══ Records supplied

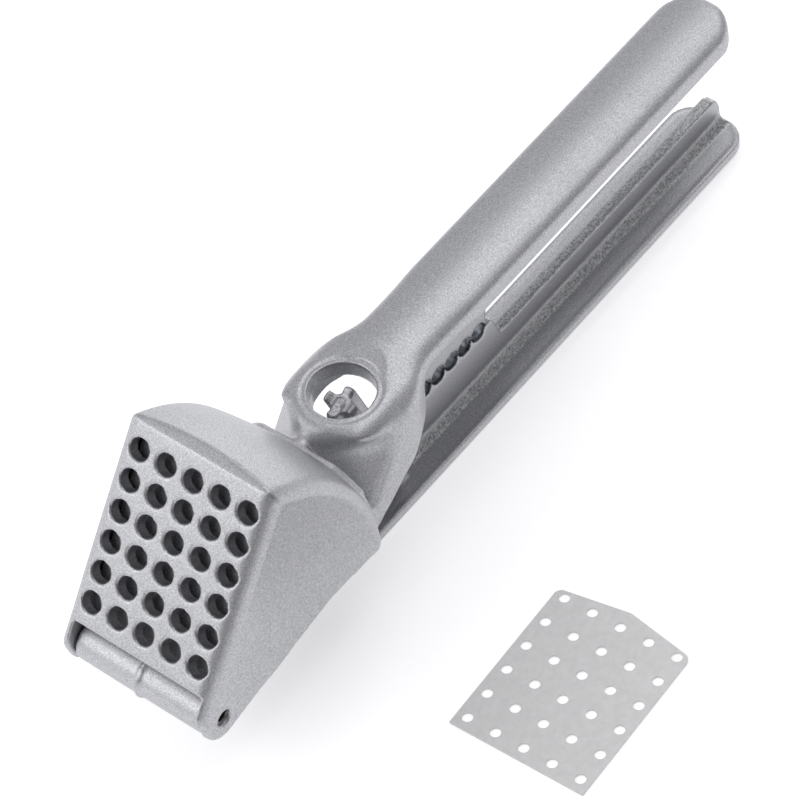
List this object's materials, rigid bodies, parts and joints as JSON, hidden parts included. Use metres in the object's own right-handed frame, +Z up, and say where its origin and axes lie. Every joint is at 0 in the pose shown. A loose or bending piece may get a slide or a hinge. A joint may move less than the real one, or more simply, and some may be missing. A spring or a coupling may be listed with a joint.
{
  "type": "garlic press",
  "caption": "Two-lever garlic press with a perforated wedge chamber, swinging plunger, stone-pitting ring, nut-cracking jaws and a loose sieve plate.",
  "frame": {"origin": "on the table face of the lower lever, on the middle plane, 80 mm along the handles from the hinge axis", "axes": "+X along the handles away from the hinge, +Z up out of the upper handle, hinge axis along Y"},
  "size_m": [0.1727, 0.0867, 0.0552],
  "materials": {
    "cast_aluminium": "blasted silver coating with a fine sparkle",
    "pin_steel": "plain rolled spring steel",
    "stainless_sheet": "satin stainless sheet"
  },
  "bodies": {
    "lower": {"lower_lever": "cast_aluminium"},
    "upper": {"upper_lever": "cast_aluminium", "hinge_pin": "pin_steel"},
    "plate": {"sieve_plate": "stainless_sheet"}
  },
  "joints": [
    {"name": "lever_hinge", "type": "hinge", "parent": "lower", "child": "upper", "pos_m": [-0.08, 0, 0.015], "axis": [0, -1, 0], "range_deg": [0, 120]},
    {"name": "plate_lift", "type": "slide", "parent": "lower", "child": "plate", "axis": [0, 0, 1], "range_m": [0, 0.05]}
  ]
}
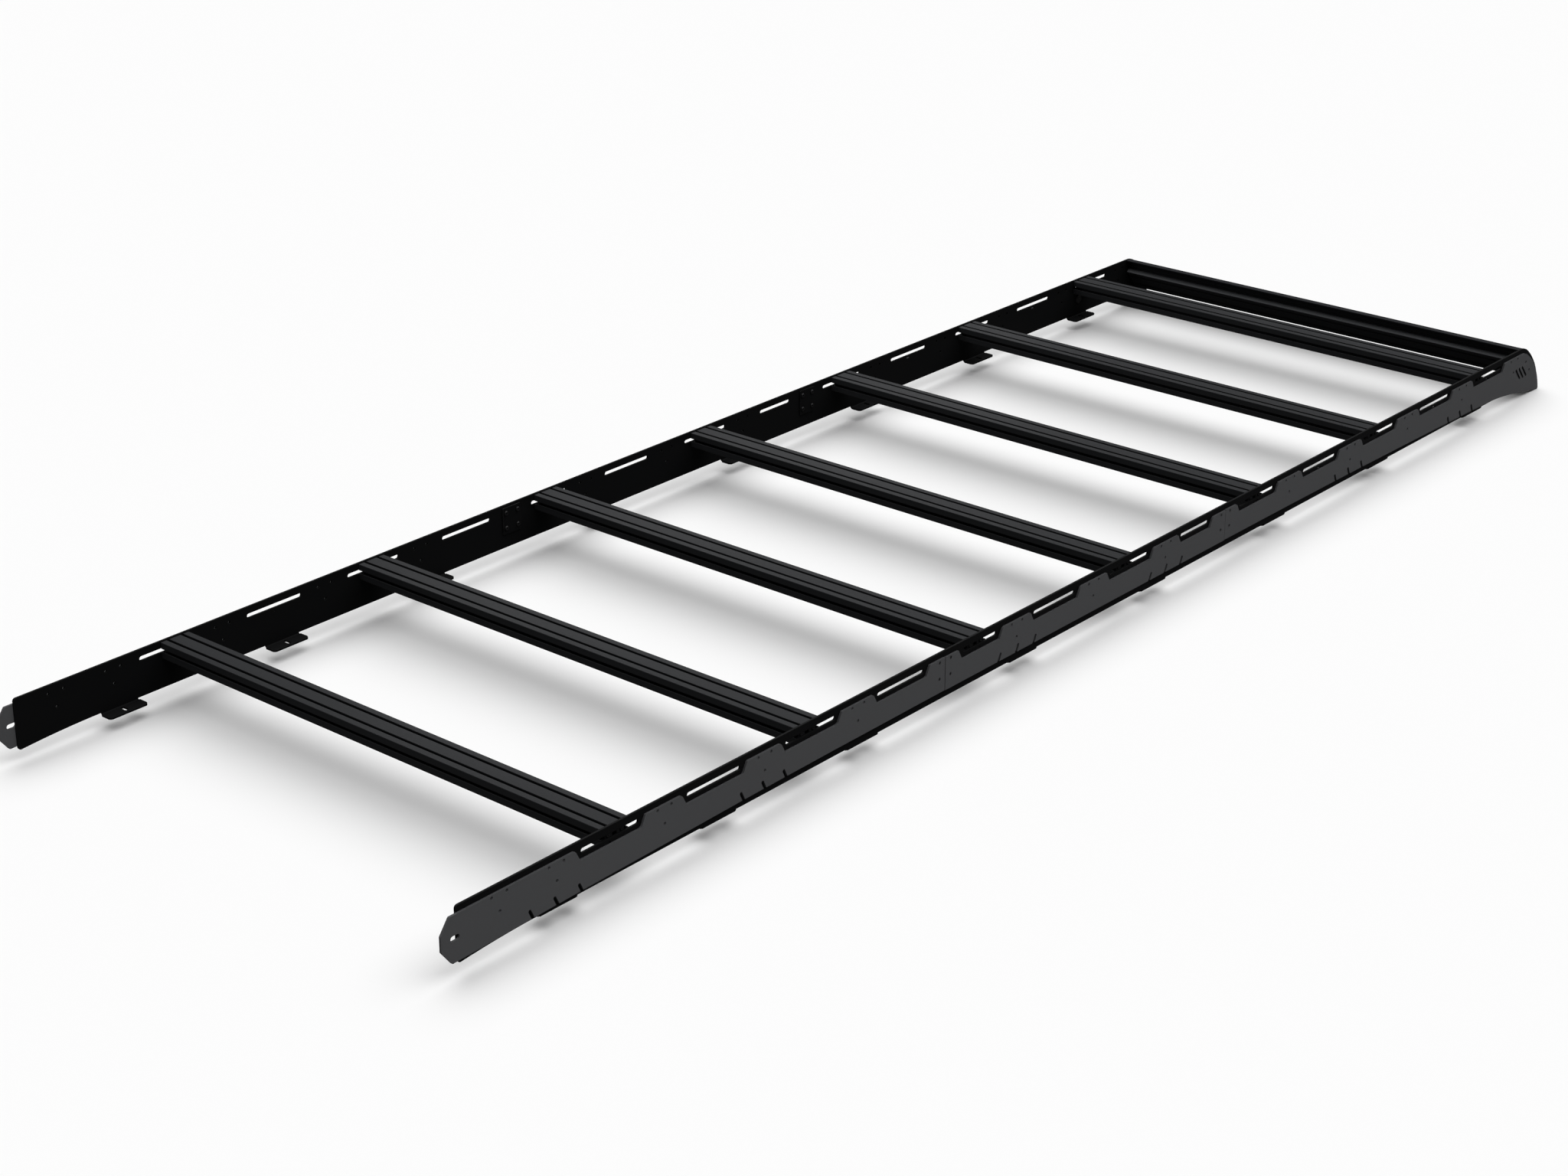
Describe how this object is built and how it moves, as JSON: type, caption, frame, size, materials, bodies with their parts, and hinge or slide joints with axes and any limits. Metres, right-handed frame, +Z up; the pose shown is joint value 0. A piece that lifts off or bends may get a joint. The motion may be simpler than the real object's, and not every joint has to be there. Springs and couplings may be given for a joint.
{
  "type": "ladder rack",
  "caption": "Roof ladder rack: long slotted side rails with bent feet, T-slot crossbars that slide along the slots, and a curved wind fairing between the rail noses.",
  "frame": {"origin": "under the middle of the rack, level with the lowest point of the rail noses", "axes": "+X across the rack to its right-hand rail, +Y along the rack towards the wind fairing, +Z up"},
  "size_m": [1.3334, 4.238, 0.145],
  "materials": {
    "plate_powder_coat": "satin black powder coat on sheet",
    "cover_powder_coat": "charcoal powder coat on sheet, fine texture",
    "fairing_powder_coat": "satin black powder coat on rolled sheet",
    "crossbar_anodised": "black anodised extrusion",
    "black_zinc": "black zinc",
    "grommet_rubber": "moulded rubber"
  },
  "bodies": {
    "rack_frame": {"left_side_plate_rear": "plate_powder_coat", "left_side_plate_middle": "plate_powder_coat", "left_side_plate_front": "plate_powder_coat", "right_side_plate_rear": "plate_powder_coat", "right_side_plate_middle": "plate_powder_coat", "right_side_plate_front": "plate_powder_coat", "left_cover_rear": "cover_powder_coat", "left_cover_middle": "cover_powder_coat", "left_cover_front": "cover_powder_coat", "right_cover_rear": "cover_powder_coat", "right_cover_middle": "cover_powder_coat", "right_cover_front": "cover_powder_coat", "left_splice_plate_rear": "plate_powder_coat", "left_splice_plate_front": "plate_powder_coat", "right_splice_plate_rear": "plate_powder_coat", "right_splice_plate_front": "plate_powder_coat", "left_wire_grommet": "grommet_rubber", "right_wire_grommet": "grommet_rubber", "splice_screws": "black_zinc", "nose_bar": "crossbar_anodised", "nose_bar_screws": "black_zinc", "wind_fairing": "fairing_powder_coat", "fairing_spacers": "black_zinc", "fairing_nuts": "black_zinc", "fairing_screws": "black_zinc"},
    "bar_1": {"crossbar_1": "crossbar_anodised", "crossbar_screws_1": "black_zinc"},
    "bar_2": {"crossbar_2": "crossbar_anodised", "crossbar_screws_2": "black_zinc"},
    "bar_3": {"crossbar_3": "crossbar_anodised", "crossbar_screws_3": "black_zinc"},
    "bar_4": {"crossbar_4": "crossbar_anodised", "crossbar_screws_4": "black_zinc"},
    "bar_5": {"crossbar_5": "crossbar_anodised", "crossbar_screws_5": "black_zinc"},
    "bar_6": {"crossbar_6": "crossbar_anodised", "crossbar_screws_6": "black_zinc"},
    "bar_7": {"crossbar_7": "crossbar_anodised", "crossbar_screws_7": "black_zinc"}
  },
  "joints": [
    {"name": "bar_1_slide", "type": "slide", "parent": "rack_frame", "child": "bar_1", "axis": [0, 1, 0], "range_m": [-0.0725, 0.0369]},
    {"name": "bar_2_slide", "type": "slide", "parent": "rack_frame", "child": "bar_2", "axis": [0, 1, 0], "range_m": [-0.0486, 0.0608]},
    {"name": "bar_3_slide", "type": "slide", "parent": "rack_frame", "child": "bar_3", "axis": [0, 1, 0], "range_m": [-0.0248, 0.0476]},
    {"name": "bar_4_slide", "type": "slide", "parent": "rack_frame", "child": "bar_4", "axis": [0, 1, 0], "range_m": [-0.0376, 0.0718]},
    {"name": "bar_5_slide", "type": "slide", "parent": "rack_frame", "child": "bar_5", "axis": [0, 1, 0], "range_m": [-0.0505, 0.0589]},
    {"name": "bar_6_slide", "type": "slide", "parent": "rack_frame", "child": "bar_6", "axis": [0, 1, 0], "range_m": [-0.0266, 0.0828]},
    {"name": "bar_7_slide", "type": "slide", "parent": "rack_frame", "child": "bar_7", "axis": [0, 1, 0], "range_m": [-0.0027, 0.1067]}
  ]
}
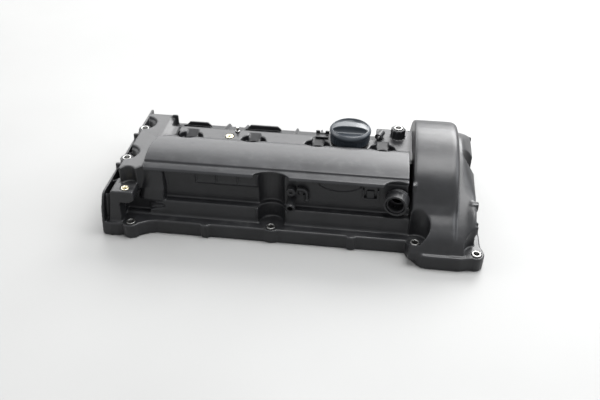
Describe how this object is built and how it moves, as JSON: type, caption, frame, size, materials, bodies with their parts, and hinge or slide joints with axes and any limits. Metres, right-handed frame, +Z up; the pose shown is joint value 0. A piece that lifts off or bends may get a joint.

════

Every line of the material must be returned exactly as it appears.

▶ [Output below]:
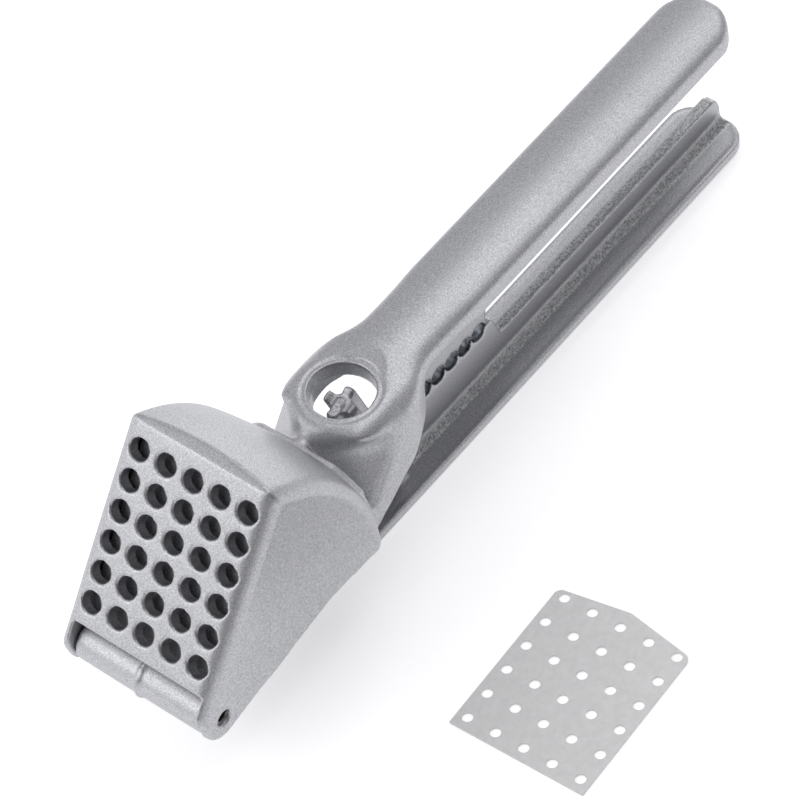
List this object's materials, rigid bodies, parts and joints as JSON, hidden parts included. Use metres in the object's own right-handed frame, +Z up, and say where its origin and axes lie. Every joint is at 0 in the pose shown. A loose or bending piece may get a slide or a hinge. A joint may move less than the real one, or more simply, and some may be missing. A spring or a coupling may be listed with a joint.
{
  "type": "garlic press",
  "caption": "Two-lever garlic press with a perforated wedge chamber, swinging plunger, stone-pitting ring, nut-cracking jaws and a loose sieve plate.",
  "frame": {"origin": "on the table face of the lower lever, on the middle plane, 80 mm along the handles from the hinge axis", "axes": "+X along the handles away from the hinge, +Z up out of the upper handle, hinge axis along Y"},
  "size_m": [0.1727, 0.0867, 0.0552],
  "materials": {
    "cast_aluminium": "blasted silver coating with a fine sparkle",
    "pin_steel": "plain rolled spring steel",
    "stainless_sheet": "satin stainless sheet"
  },
  "bodies": {
    "lower": {"lower_lever": "cast_aluminium"},
    "upper": {"upper_lever": "cast_aluminium", "hinge_pin": "pin_steel"},
    "plate": {"sieve_plate": "stainless_sheet"}
  },
  "joints": [
    {"name": "lever_hinge", "type": "hinge", "parent": "lower", "child": "upper", "pos_m": [-0.08, 0, 0.015], "axis": [0, -1, 0], "range_deg": [0, 120]},
    {"name": "plate_lift", "type": "slide", "parent": "lower", "child": "plate", "axis": [0, 0, 1], "range_m": [0, 0.05]}
  ]
}
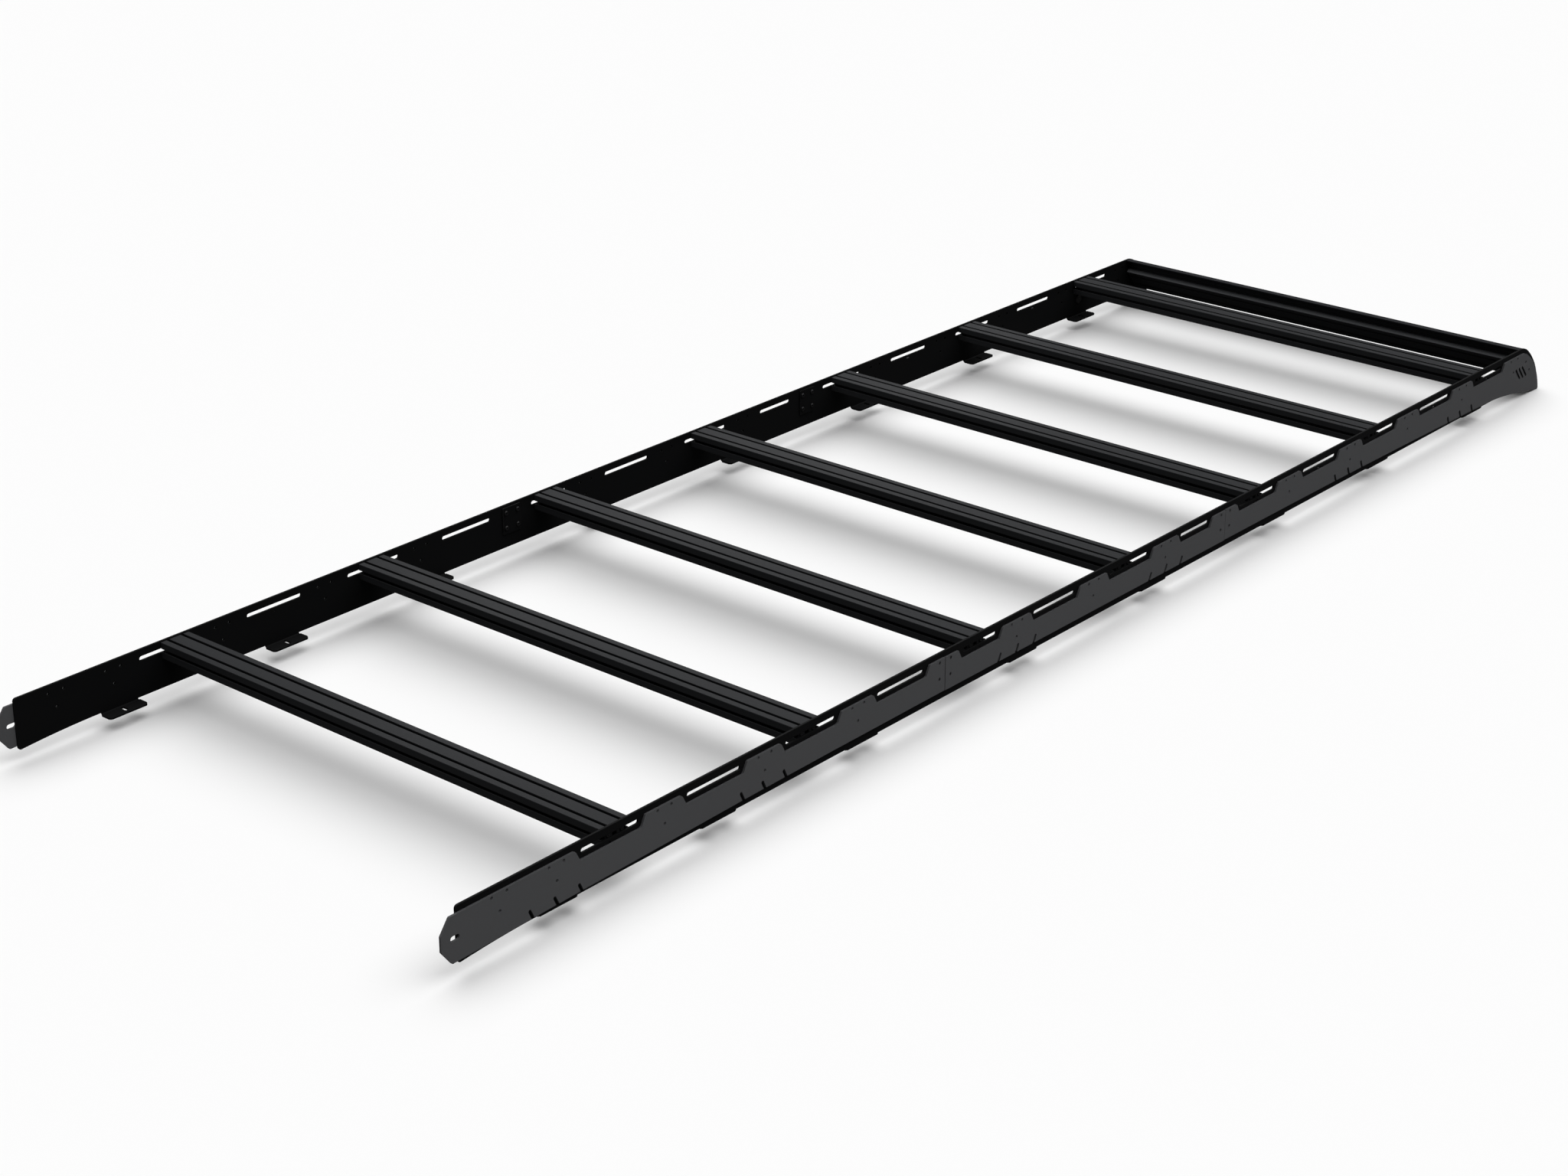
Describe how this object is built and how it moves, as JSON: type, caption, frame, size, materials, bodies with their parts, and hinge or slide joints with axes and any limits. Metres, right-handed frame, +Z up; the pose shown is joint value 0. A piece that lifts off or bends may get a joint. The motion may be simpler than the real object's, and not every joint has to be there. Springs and couplings may be given for a joint.
{
  "type": "ladder rack",
  "caption": "Roof ladder rack: long slotted side rails with bent feet, T-slot crossbars that slide along the slots, and a curved wind fairing between the rail noses.",
  "frame": {"origin": "under the middle of the rack, level with the lowest point of the rail noses", "axes": "+X across the rack to its right-hand rail, +Y along the rack towards the wind fairing, +Z up"},
  "size_m": [1.3334, 4.238, 0.145],
  "materials": {
    "plate_powder_coat": "satin black powder coat on sheet",
    "cover_powder_coat": "charcoal powder coat on sheet, fine texture",
    "fairing_powder_coat": "satin black powder coat on rolled sheet",
    "crossbar_anodised": "black anodised extrusion",
    "black_zinc": "black zinc",
    "grommet_rubber": "moulded rubber"
  },
  "bodies": {
    "rack_frame": {"left_side_plate_rear": "plate_powder_coat", "left_side_plate_middle": "plate_powder_coat", "left_side_plate_front": "plate_powder_coat", "right_side_plate_rear": "plate_powder_coat", "right_side_plate_middle": "plate_powder_coat", "right_side_plate_front": "plate_powder_coat", "left_cover_rear": "cover_powder_coat", "left_cover_middle": "cover_powder_coat", "left_cover_front": "cover_powder_coat", "right_cover_rear": "cover_powder_coat", "right_cover_middle": "cover_powder_coat", "right_cover_front": "cover_powder_coat", "left_splice_plate_rear": "plate_powder_coat", "left_splice_plate_front": "plate_powder_coat", "right_splice_plate_rear": "plate_powder_coat", "right_splice_plate_front": "plate_powder_coat", "left_wire_grommet": "grommet_rubber", "right_wire_grommet": "grommet_rubber", "splice_screws": "black_zinc", "nose_bar": "crossbar_anodised", "nose_bar_screws": "black_zinc", "wind_fairing": "fairing_powder_coat", "fairing_spacers": "black_zinc", "fairing_nuts": "black_zinc", "fairing_screws": "black_zinc"},
    "bar_1": {"crossbar_1": "crossbar_anodised", "crossbar_screws_1": "black_zinc"},
    "bar_2": {"crossbar_2": "crossbar_anodised", "crossbar_screws_2": "black_zinc"},
    "bar_3": {"crossbar_3": "crossbar_anodised", "crossbar_screws_3": "black_zinc"},
    "bar_4": {"crossbar_4": "crossbar_anodised", "crossbar_screws_4": "black_zinc"},
    "bar_5": {"crossbar_5": "crossbar_anodised", "crossbar_screws_5": "black_zinc"},
    "bar_6": {"crossbar_6": "crossbar_anodised", "crossbar_screws_6": "black_zinc"},
    "bar_7": {"crossbar_7": "crossbar_anodised", "crossbar_screws_7": "black_zinc"}
  },
  "joints": [
    {"name": "bar_1_slide", "type": "slide", "parent": "rack_frame", "child": "bar_1", "axis": [0, 1, 0], "range_m": [-0.0725, 0.0369]},
    {"name": "bar_2_slide", "type": "slide", "parent": "rack_frame", "child": "bar_2", "axis": [0, 1, 0], "range_m": [-0.0486, 0.0608]},
    {"name": "bar_3_slide", "type": "slide", "parent": "rack_frame", "child": "bar_3", "axis": [0, 1, 0], "range_m": [-0.0248, 0.0476]},
    {"name": "bar_4_slide", "type": "slide", "parent": "rack_frame", "child": "bar_4", "axis": [0, 1, 0], "range_m": [-0.0376, 0.0718]},
    {"name": "bar_5_slide", "type": "slide", "parent": "rack_frame", "child": "bar_5", "axis": [0, 1, 0], "range_m": [-0.0505, 0.0589]},
    {"name": "bar_6_slide", "type": "slide", "parent": "rack_frame", "child": "bar_6", "axis": [0, 1, 0], "range_m": [-0.0266, 0.0828]},
    {"name": "bar_7_slide", "type": "slide", "parent": "rack_frame", "child": "bar_7", "axis": [0, 1, 0], "range_m": [-0.0027, 0.1067]}
  ]
}
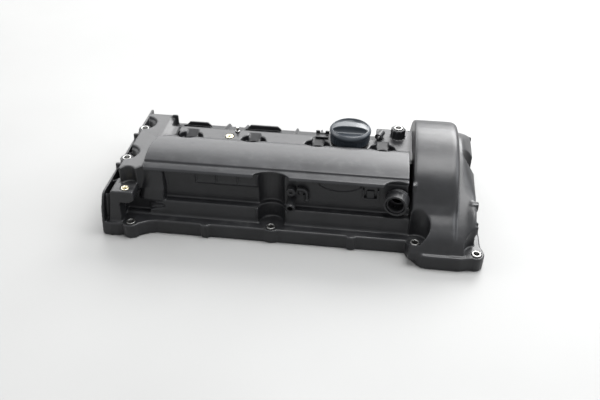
Describe how this object is built and how it moves, as JSON: type, caption, frame, size, materials, bodies with their parts, and hinge or slide joints with axes and any limits. Metres, right-handed frame, +Z up; the pose shown is joint value 0. A piece that lifts off or bends may get a joint.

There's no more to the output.